«О, это есть самая возвышенная мысль из всех: если я приму на себя эту возвышенную задачу, я не буду в состоянии никогда её окончательно исполнить; и поэтому, если принятие этой задачи составляет действительно моё назначение, я не могу никогда перестать действовать и, следовательно, никогда перестать существовать. То, что называют смертью, не может внести перерыв в моё дело; ибо моё дело должно быть совершено, а потому и не определено время моего существования, и потому я вечен. Приняв на себя эту задачу, я вместе с тем приобщился вечности. Смело поднимаю я свою голову к грозному скалистому хребту, или неистовому водопаду, или к гремящим, в море огня плавающим облакам, и говорю: я – вечен и я противлюсь вашей власти. Свергнитесь вы все на меня, ты, небо, и ты, земля, смешайтесь в диком хаосе, и вы, все элементы, свирепствуйте и бушуйте, и сотрите в дикой борьбе последнюю лишь в луче солнца заметную пылинку того тела, которое я называю своим, – моя воля со своим твёрдым планом отважно и спокойно будет витать над развалинами вселенной, ибо я принял на себя определённое мне назначение, и оно продолжительнее, чем вы; оно вечно, потому и я вечен…»
Иоганн Готлиб Фихте
Инкубата
Улица то сужалась, то расширялась, но идти по ней всё равно было тяжело: ноги вязли в зловонной жиже из грязи и помоев. Содержимое ночных ведёр выливалось на улицу как раз в то время, когда я шла на рынок, и летнее солнце, наконец выглянувшее после трёх дней мелкой мороси, создавало завесу из бьющих в нос и кружащих голову испарений. Выбора не было, приходилось идти сквозь неё, ведь на другой улице, тоже ведущей к рынку, уже наверняка грел свои прогнившие кости старый Бруно, вечно восседавший возле лавчонки и хватающий прохожих за всё, к чему успевал дотянуться. Выносить алчные прикосновения, которыми он норовил наградить мимошедших, я не могла.

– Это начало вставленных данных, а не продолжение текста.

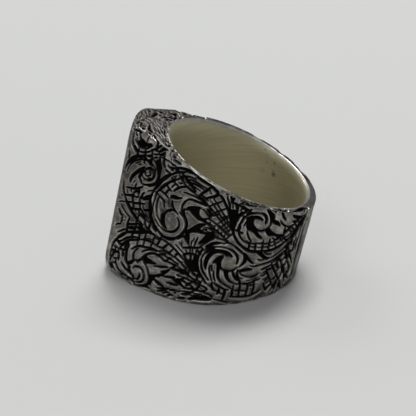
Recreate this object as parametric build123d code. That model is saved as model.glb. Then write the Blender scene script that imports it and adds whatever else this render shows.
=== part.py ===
from build123d import *
import math
import os

# Heavy signet ring lying on its side.
# The bore axis leans back, because the lower side face slopes and lies flat on the floor.
# While it is being made the ring has its bore along Z and its face towards -X.

# Finger opening
bore_diameter = 19.0

# Walls round the finger
side_wall = 1.05
back_wall = 1.2

# Face plate of the head, and how far it stands from the bore axis
face_reach = 14.4
face_width = 6.2
face_length = 22.7

# Length of the shank along the finger, at its back
shank_length = 10.8

# Rounded and bevelled edges
face_corner_radius = 1.9
head_end_radius = 1.0
bore_bevel = 0.35

# The ridges of the head are round at the face and run out to sharp ones this far behind it
face_end_radius = 2.8
rounding_length = 4.6

# How far the rounding tool stands off the flat sides and the face
tool_clearance = 0.02
tool_overrun = 0.1

# Worked out from the sizes above
bore_radius = bore_diameter / 2
band_radius = bore_radius + side_wall
band_centre_x = back_wall - side_wall
back_reach = bore_radius + back_wall
side_slope = (face_length - shank_length) / 2 / (face_reach + back_reach)
lean_angle = math.degrees(math.atan(side_slope))

# The straight shoulder runs from the face's corner to the point where it touches the round band
to_corner_x = -face_reach - band_centre_x
to_corner_y = face_width / 2
corner_angle = math.atan2(to_corner_y, to_corner_x)
corner_distance = math.hypot(to_corner_x, to_corner_y)
tangent_angle = corner_angle - math.acos(band_radius / corner_distance)
touch_x = band_centre_x + band_radius * math.cos(tangent_angle)
touch_y = band_radius * math.sin(tangent_angle)
shoulder_slope = (touch_y - face_width / 2) / (touch_x + face_reach)


def half_length_at(x):
    """Half the ring's length along the finger, at a distance x along the head's axis."""
    return shank_length / 2 + side_slope * (back_reach - x)


def half_width_at(x):
    """Half the ring's width across the finger on the straight shoulders."""
    return face_width / 2 + shoulder_slope * (x + face_reach)


def plan_outline():
    """The ring seen along the bore: a round shank whose shoulders run straight to a narrow face."""
    upper_corner = (-face_reach, face_width / 2)
    lower_corner = (-face_reach, -face_width / 2)
    edges = [
        Line(lower_corner, upper_corner),
        Line(upper_corner, (touch_x, touch_y)),
        ThreePointArc((touch_x, touch_y), (band_centre_x + band_radius, 0), (touch_x, -touch_y)),
        Line((touch_x, -touch_y), lower_corner),
    ]
    outline = make_face(Wire(edges))
    front_corners = outline.vertices().filter_by(lambda corner: corner.X < -face_reach + side_wall)
    return fillet(front_corners, face_corner_radius)


def elevation_outline():
    """The ring seen across the finger: long at the face and short at the back."""
    beyond_back = back_reach + back_wall
    points = [
        (-face_reach, -half_length_at(-face_reach)),
        (beyond_back, -half_length_at(beyond_back)),
        (beyond_back, half_length_at(beyond_back)),
        (-face_reach, half_length_at(-face_reach)),
    ]
    outline = make_face(Plane.XZ * Polyline(*points, close=True))
    face_ends = outline.vertices().filter_by(lambda corner: corner.X < -face_reach + side_wall)
    return fillet(face_ends, head_end_radius)


def head_cross_section(x, radius):
    """The head cut across at x, with rounded corners, a hair wider than the head itself."""
    width = 2 * (half_width_at(x) + tool_clearance)
    length = 2 * (half_length_at(x) + tool_clearance)
    return Plane(origin=(x, 0, 0), x_dir=(0, 1, 0), z_dir=(-1, 0, 0)) * RectangleRounded(width, length, radius)


def outside_rounded_head():
    """All that lies outside the rounded head, whose ridges grow rounder towards the face."""
    start = -face_reach + rounding_length
    beyond_face = -face_reach - tool_overrun
    growth = (face_end_radius - tool_clearance) / rounding_length
    widest_radius = half_width_at(beyond_face) - tool_clearance
    radius_beyond = min(face_end_radius + growth * tool_overrun, widest_radius)
    front = head_cross_section(beyond_face, radius_beyond)
    behind = head_cross_section(start, tool_clearance)
    rounded_head = loft([front, behind], ruled=True)
    depth = start - beyond_face
    block = Pos(beyond_face + depth / 2, 0, 0) * Box(depth, face_length * 2, face_length * 2)
    return block - rounded_head


def bevel_bore_rims(solid):
    """The narrow polished bevel at both ends of the finger opening."""
    middle_of_wall = bore_radius + min(side_wall, back_wall) / 2

    def is_rim(edge):
        middle = edge @ 0.5
        return edge.geom_type != GeomType.LINE and math.hypot(middle.X, middle.Y) < middle_of_wall

    return chamfer(solid.edges().filter_by(is_rim), bore_bevel)


def signet_ring():
    """One piece of silver, bored for the finger and laid on its lower side face."""
    plan = extrude(plan_outline(), face_length, both=True)
    elevation = extrude(elevation_outline(), band_radius + side_wall, both=True)
    bore = Cylinder(bore_radius, face_length * 2)
    body = bevel_bore_rims((plan & elevation) - bore)
    rounded = body - outside_rounded_head()
    laid = Rot(0, lean_angle, 0) * rounded
    box = laid.bounding_box()
    return Pos(-box.center().X, -box.center().Y, -box.min.Z) * laid


os.makedirs("parts", exist_ok=True)
export_step(signet_ring(), "parts/signet_ring.step")
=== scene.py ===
import functools
import math

import bpy
import numpy as np
from mathutils import Matrix, Vector


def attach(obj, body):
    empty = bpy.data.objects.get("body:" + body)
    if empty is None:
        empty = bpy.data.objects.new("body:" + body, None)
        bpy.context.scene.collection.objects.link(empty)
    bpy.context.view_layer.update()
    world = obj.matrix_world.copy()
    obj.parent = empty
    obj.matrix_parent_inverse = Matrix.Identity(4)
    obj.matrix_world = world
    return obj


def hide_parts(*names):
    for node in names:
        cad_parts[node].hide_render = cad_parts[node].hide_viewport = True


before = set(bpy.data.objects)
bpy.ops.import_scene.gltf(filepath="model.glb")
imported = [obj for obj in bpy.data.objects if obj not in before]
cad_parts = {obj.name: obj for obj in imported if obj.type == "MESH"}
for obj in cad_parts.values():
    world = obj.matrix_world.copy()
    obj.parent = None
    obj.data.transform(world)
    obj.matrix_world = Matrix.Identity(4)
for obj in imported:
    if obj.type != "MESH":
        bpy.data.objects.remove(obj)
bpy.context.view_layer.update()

# Sizes of the ring in millimetres, the same as in the part's source
MM = 0.001
BORE_RADIUS = 9.5
SIDE_WALL = 1.05
BACK_WALL = 1.2
FACE_REACH = 14.4
FACE_WIDTH = 6.2
FACE_LENGTH = 22.7
SHANK_LENGTH = 10.8
FACE_CORNER_RADIUS = 1.9
HEAD_END_RADIUS = 1.0
FACE_END_RADIUS = 2.8
ROUNDING_LENGTH = 4.6
BORE_BEVEL = 0.35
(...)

Подступы к базарной площади были забиты народом. Поиздержавшиеся за дни дождей горожане явились за пополнением запасов еды, и в образовавшейся толпе нужно было глядеть в оба: все воры были сегодня здесь, чуя богатый улов. Весь местный сброд тоже явился сюда, кто просить милостыню, кто развлекать публику своими искусствами, кто распускать руки, а кто и просто глазеть. Я закрыла лицо платком, ведь было легко заразиться какой-нибудь болезнью, а этого мне приходилось избегать всеми силами: казалось, ребёночек удерживается внутри меня только на тоненькой ниточке да на молитве Господу. Любая хворь могла оборвать эту нить, единственное, что скрепляет его со мной и с жизнью.
Я шла, и никто не обращал на меня внимание. Разглядывая рассыпанные в изобилии товары, я искала самые яркие, наполненные солнечным светом, посылающим с неба здоровье и силу. То, что даст мне крепости. Мне и моему будущему сыну. Долго разглядывала я каждый овощ, стоя чуть поодаль, прежде чем приблизиться и положить на него руку, ощупать, словно биение крови на запястье. Так подошла я к одной груде, стала трогать, разглядывая прожилки, как вдруг рядом опустилась старая сморщенная рука. Не смея поднять глаза, я сжала пальцы и чуть потянула на себя предмет, однако рука с синюшными венами сделала тоже самое, легко заставив побелеть свои костяшки. Увидев обёрнутый вокруг запястья крысиный хвост, я замерла: нет сомнения, кому могла принадлежать рука. Взор проделал медленный путь вверх и в мои глаза заглянули её глаза, страшные, пустые, бесчувственные. Это она, самая могущественная ведьма наших краёв. Я смотрела и теряла почву под ногами, но не могла оторваться, словно весь существующий мир сжался до размеров её зрачков.
– Ты носишь в себе мертвеца! – вдруг прошипела ведьма.
Мои глаза закрылись и я потеряла сознание.
– Якоб, милый Якоб, где рука твоя, дающая и поддерживающая, где слово, восстанавливающее мир и лад, нет тебя, нет солнца, и я одна в темноте, мёрзну, теряю тропинку, тону в эфире завтрашней пустоты… Покров сорван, в дыру задул ветер, занеслась пыль дорог, семена трав, пепел большого пожара. Сто тысяч грязных слов уличной черни слились в стрелу, разорвали ветошь тела, что-то вошло и что-то вышло.
– Ну, чего развалилась у моего лотка?